Ордер о назначении Миллера пока что в исполнение приводить не стали, и Ломоносов возобновил активную работу в департаменте. Но 10 марта на заседании конференции у него произошла стычка с Миллером. Историограф, в качестве конференц-секретаря, делал доклад на совершенно постороннюю тему – замещение кафедры ботаники. Ломоносов вдруг прервал его и потребовал пересмотреть принятое год назад решение и напечатать все уже подготовленные карты. Миллер ответил, что под решением стоят подписи всех академиков. Ломоносов ответил, что это ничего не значит, что подписи получить нетрудно и что “полезному делу” хотят воспрепятствовать “мошенническим образом” (“auf eine spitzbuerische Weise”).
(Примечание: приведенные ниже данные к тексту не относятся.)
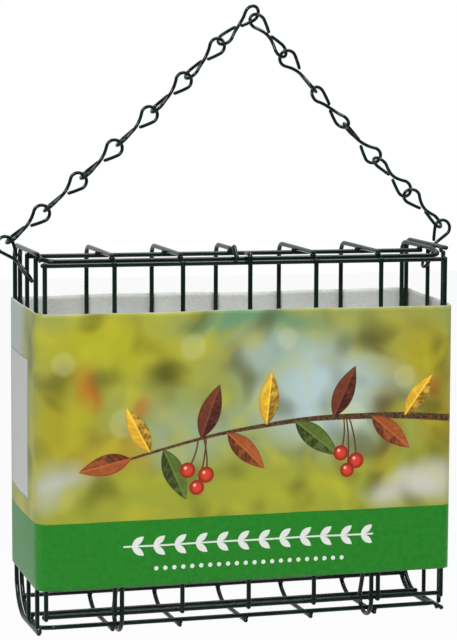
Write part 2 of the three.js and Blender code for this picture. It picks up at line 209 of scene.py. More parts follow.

Миллер хлопнул дверью, а Ломоносов, почувствовав, что перегнул палку, добавил, что не имеет в виду никого лично.
После этого он (то ли из-за нездоровья, то ли ожидая разрешения своих споров с Миллером и Таубертом) опять перестал ездить в академию. Тауберт, однако, счел необходимым 4 апреля послать Ломоносову на дом все бумаги, выпущенные канцелярией за время его болезни. Ломоносову предлагалось задним числом подписать их. Тот отказался: “На всех сиих делах резолюции от Его Сиятельства Академии наук Президента”. При этом Ломоносов потребовал “до его приезда не чинить в канцелярии никаких дел, а особливо по расходованию денежной казны” и как можно скорее разрешить следующие вопросы: об отправке географической экспедиции, о прикомандировании Попова и Красильникова к Географическому департаменту и о “подаче г. профессором Миллером известия, впредь в Географическом департаменте присутствовать будет ли”. Ломоносов выжидал неделю: видимо, оценивал соотношение сил и в конце концов решил, что оно не в его пользу. За время его болезни многое в стране переменилось. А именно – в январе канцлер Воронцов был отпущен “для лечения” за границу; два месяца спустя “разрешение отъехать на некоторое время в чужие края” получил генерал-поручик Иван Шувалов. Это не была эмиграция в полном смысле слова. Воронцов, через несколько месяцев вернувшийся, продолжал именоваться канцлером, хотя Коллегией иностранных дел руководил теперь Никита Панин; Шувалов, остававшийся во Франции и Италии до 1777 года, исполнял кое-какие разовые поручения русского правительства. Но помочь Ломоносову они уже ничем не могли… Тем временем звезда переселившегося в Москву Сумарокова вновь ярко зажглась: данное в честь коронации по его сценарию представление “Торжествующая Минерва” имело успех при дворе, затмив ломоносовскую оду. Видимо, обо всем этом с грустью размышлял обиженный на всех, уставший, раздраженный поэт, профессор и советник между 4 и 11 апреля. В этот день он, переменив свое решение, подписал все старые бумаги.
А шесть дней спустя Екатерина II написала статс-секретарю Олсуфьеву такую записку: “Адам Васильевич, я чаю, Ломоносов беден: свяжись с гетманом, не можно ли ему пенсию дать, и скажи мне ответ”. Заявление об отставке с чином и пенсией, поданное в июле прошлого года, никуда не исчезло и продолжало свое путешествие по бюрократическим каналам, независимо от воли автора. Но кому-то надо было дать ему ход именно в тот момент, когда здоровье Ломоносова стало поправляться. Михайло Васильевич обвинял во всем, естественно, Тауберта, Миллера, Трускота и Эпинуса, которые якобы посылали в Москву, где еще находился двор, “сочиненные скопом и заговором разные клеветы” против своего старого врага. 2 мая Екатерина подписывает указ: “Коллежского советника Михайлу Ломоносова всемилостивейше пожаловали мы в статские советники с вечною от службы отставкой с половинным по смерть его жалованием”.
15 мая Ломоносов узнает о том, что судьба его решилась. Видимо, это известие было для него тяжелым ударом, хотя вроде бы он сам о нем ходатайствовал. Правда, и чин, и пенсия были меньше запрошенного – а главное, сейчас, после надежд, поданных Орловым, после болезни, после выздоровления он явно рассчитывал на другое. Отказавшись подписывать принесенные ему бумаги, он в тот же день – впервые за долгое время – уезжает из Петербурга в Усть-Рудицу.